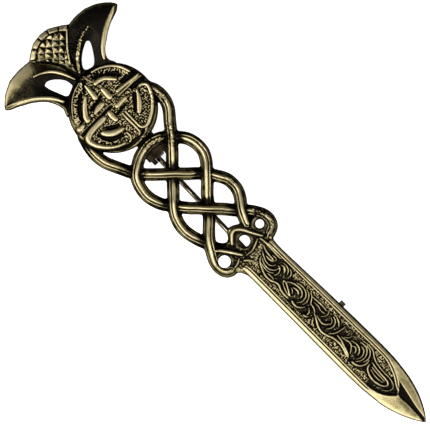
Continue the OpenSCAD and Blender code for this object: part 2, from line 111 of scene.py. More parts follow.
def to_route(x, y, line):
    """Distance to a line of points, its further columns at the nearest place, and the side, 1 on the left."""
    best = np.full(x.shape, np.inf)
    extra = np.zeros((line.shape[1] - 2, *x.shape))
    side = np.zeros(x.shape)
    for a, b in zip(line[:-1], line[1:], strict=True):
        ex, ey = b[0] - a[0], b[1] - a[1]
        t = np.clip(((x - a[0]) * ex + (y - a[1]) * ey) / max(ex * ex + ey * ey, 1e-12), 0, 1)
        d = (x - a[0] - t * ex) ** 2 + (y - a[1] - t * ey) ** 2
        near = d < best
        best = np.where(near, d, best)
        for k in range(len(extra)):
            extra[k] = np.where(near, a[k + 2] + (b[k + 2] - a[k + 2]) * t, extra[k])
        side = np.where(near, np.sign(ex * (y - a[1]) - ey * (x - a[0])), side)
    return np.sqrt(best), extra, side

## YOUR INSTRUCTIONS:
Copy all data exactly, start to finish.

## ANSWER:
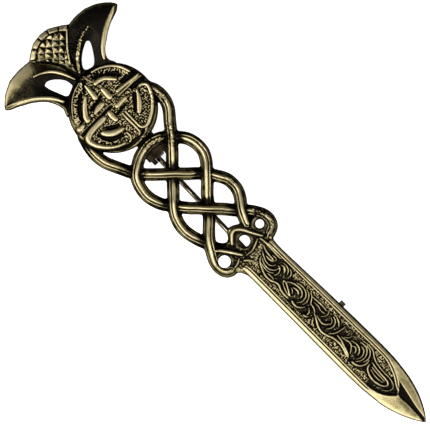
Continue the OpenSCAD and Blender code for this object: part 2, from line 111 of scene.py. More parts follow.
def to_route(x, y, line):
    """Distance to a line of points, its further columns at the nearest place, and the side, 1 on the left."""
    best = np.full(x.shape, np.inf)
    extra = np.zeros((line.shape[1] - 2, *x.shape))
    side = np.zeros(x.shape)
    for a, b in zip(line[:-1], line[1:], strict=True):
        ex, ey = b[0] - a[0], b[1] - a[1]
        t = np.clip(((x - a[0]) * ex + (y - a[1]) * ey) / max(ex * ex + ey * ey, 1e-12), 0, 1)
        d = (x - a[0] - t * ex) ** 2 + (y - a[1] - t * ey) ** 2
        near = d < best
        best = np.where(near, d, best)
        for k in range(len(extra)):
            extra[k] = np.where(near, a[k + 2] + (b[k + 2] - a[k + 2]) * t, extra[k])
        side = np.where(near, np.sign(ex * (y - a[1]) - ey * (x - a[0])), side)
    return np.sqrt(best), extra, side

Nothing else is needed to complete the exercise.